Last month, the Eastern District of Virginia held that a patent covering a medical device may not be eligible for an extension unless the patent “claim[s] the use of the particular product that underwent FDA review.” The case serves as an important reminder that, for purposes of securing a patent term extension, applicants claiming methods of using a medical device should try to draft claims that particularly recite features of the device for which U.S. Food and Drug Administration (FDA) review is anticipated. Although not controlling law, the district court decision presents an interesting analysis of patent term extension eligibility for medical device patents containing method claims. A copy of the court decision can be accessed here.
Background
Before they are eligible for marketing, new medical devices generally are subject to review by FDA. The review process can take a substantial amount of time and, in effect, shortens the amount of time patentees have to sell a medical device on an exclusive basis. A patent term extension, which is governed by 35 U.S.C. § 156 (“Section 156”), is an important way to restore some of that lost time.
One requirement of Section 156 is that the patent must “claim[]” the product undergoing review. Section 156 mentions that patents claiming methods of “using a product” are also eligible for extensions. Thus, patents claiming a method of using a medical device are potentially eligible for a patent term extension. What this means for practitioners, however, is not necessarily clear from the statute.
District Court Decision in Angiotech Pharmaceuticals Inc. v. Lee
In Angiotech, which appears to be the first decision of its kind, the Eastern District of Virginia offered some direction on the patent term extension issue. The decision resolved a dispute about a patent covering methods for biologically stenting blood vessels using a particular class of drugs. The exclusive licensee under the patent had previously received FDA approval for a device—a self-expanding nitinol stent coated with a drug belonging to that class—and was seeking a patent term extension on that basis. The U.S. Patent and Trademark Office (PTO) denied the extension on grounds that the method claims, which recited the step of “administering … a cytoskeletal inhibitor” to a blood vessel, failed to recite any structural elements of the actual stent device.

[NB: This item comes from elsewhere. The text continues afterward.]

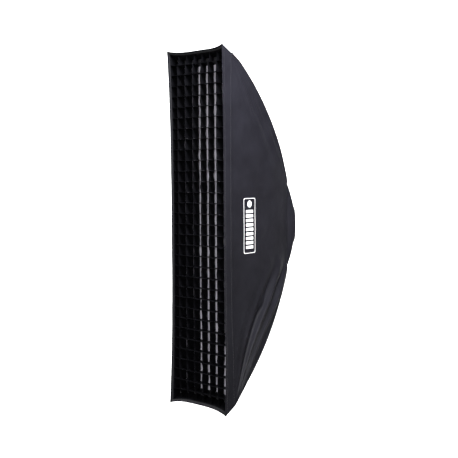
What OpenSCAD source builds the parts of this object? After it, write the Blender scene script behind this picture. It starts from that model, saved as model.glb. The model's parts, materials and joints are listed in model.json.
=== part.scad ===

On review, the district court ruled in favor of PTO. In doing so, the court cautioned that the Section 156 analysis must “focus sharply on the particular product allegedly claimed.” The court likewise advised that “the reference [in Section 156] to ‘a product’ indicates that an eligible patent must claim one product, or at least a particular product, from among the entire set of drug products and medical devices that qualify under [Section 156].” (emphasis in original). The court then ruled that because the claims at issue did not recite any structural limitations, it could not be said that the patent claimed the particular device that was approved by FDA.
The district court acknowledged that use of the stent device may have constituted infringement of the method claims at issue. The court reasoned, however, that the concept of what is “claimed” for purposes of Section 156 is different from the concept of infringement. The court found support for this proposition in Hoechst-Roussel Pharmaceuticals, Inc. v. Lehman, a 1997 decision from the U.S. Court of Appeals for the Federal Circuit, involving a term extension dispute over a drug product. In Hoechst-Roussel, a copy of which can be accessed here, the appellate court held that a patent that claims a metabolite of an approved drug—as opposed to the drug itself—does not “claim” the drug for purposes of Section 156, even if the metabolite claims may be infringed by the drug.